I think that we are going to get some. I have the fever.........!


----------



## dawg53 (Aug 25, 2015)

Nm156. You are an enabler lol.


----------



## Nm156 (May 16, 2015)

Well they came in a Kent box with a $2.50 off coupon.So i got 2 BRS in one box and the other three in another box.
The BRs were $2.49 each,BOs were $2.69 ,Manager special mixed breeds st. run $1.49.


----------



## seminole wind (Aug 22, 2015)

Wow . Nice bird breeds to buy. So how many do you have now?


----------



## Nm156 (May 16, 2015)

40 and ten in the incubator.


----------



## chickenqueen (Jan 9, 2016)

It's hard to walk away from the feed store chicks.You see them,hear them,smell them and feel them.They peep"take me home".They are so cute.Just like potato chips-hard to resist and you can't have just one.Good luck with all of your babies!


----------



## seminole wind (Aug 22, 2015)

I certainly do hear them smell them see them. They are adorable. But I can't.


----------



## nannypattyrn (Aug 23, 2015)

I can't wait to get some.

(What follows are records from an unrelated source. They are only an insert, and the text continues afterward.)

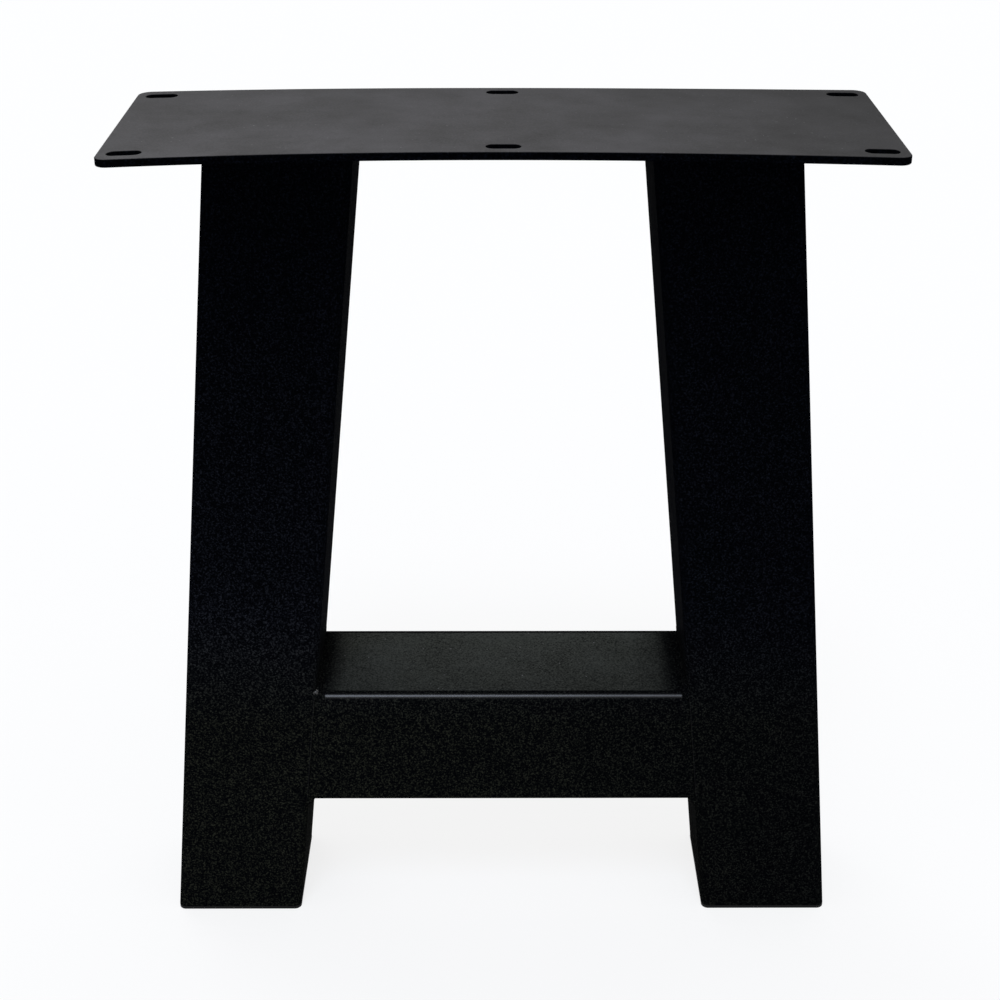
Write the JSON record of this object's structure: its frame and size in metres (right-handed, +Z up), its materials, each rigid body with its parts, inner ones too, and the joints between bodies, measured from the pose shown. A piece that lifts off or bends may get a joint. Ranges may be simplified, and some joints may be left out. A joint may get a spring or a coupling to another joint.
{
  "type": "trestle table leg",
  "caption": "Welded A-frame steel trestle leg: leaning square tubes under a slotted top plate, a low crossbar between them, capped feet.",
  "frame": {"origin": "on the floor, in the middle of the leg's footprint", "axes": "+X along the top plate, +Y from front to back, +Z up"},
  "size_m": [0.585, 0.19, 0.71],
  "materials": {
    "powder_coated_steel": "fine-textured satin black powder coat",
    "powder_coated_weld": "satin black powder coat over a weld bead",
    "black_plastic": "matt moulded plastic"
  },
  "bodies": {
    "root": {"top_plate": "powder_coated_steel", "left_leg_tube": "powder_coated_steel", "right_leg_tube": "powder_coated_steel", "crossbar_tube": "powder_coated_steel", "left_leg_plate_weld": "powder_coated_weld", "right_leg_plate_weld": "powder_coated_weld", "left_crossbar_weld": "powder_coated_weld", "right_crossbar_weld": "powder_coated_weld", "left_foot_cap": "black_plastic", "right_foot_cap": "black_plastic"}
  },
  "joints": []
}
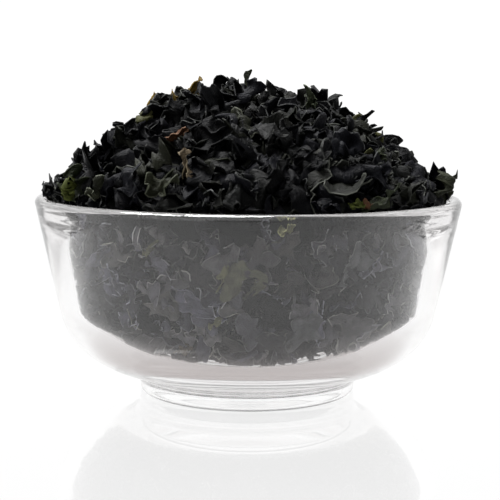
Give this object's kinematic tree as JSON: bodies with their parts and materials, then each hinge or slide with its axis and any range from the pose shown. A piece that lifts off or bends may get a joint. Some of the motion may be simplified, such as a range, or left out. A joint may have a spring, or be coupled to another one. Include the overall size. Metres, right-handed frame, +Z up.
{
  "type": "bowl of dried wakame",
  "caption": "Small clear glass bowl on a foot ring, filled and heaped with dark, curled flakes of dried wakame seaweed.",
  "frame": {"origin": "on the table, under the middle of the bowl's foot ring", "axes": "+Z up along the bowl's axis; the picture looks along +Y, with +X to the right"},
  "size_m": [0.1252, 0.1252, 0.0923],
  "materials": {
    "glass": "clear, polished",
    "wakame": "dry and dark, with a dull sheen"
  },
  "bodies": {
    "root": {"bowl": "glass", "wakame_heap": "wakame"}
  },
  "joints": []
}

Our local feed mill is going to have them so I will replace the ones we lost in the fall and maybe a few more.


----------



## dawg53 (Aug 25, 2015)

I'm chomping at the bits...but I cant do it


----------



## seminole wind (Aug 22, 2015)

It's a terrible addiction, isn't it?


----------



## chickenqueen (Jan 9, 2016)

That peeping gets the maternal instincts going.I have eggs incubating and hope the feed store does lt.Brahmas this year,I only have 1 left and would like a couple more.Plus,a couple more white Cochins and......


----------



## WeeLittleChicken (Aug 31, 2012)

Trick is to supply the feed store not the other way 'round.  

Love the yoga pose!


----------



## zamora (May 26, 2015)

Yes, the addiction is real. We started cleaning out some of the woods next to our garden so we can build another chicken coop. I want some specific hens and that way we can attach their run to the garden so they can help us out between seasons. I can't believe DH thought this one up!


----------



## Nm156 (May 16, 2015)

8 days old...


----------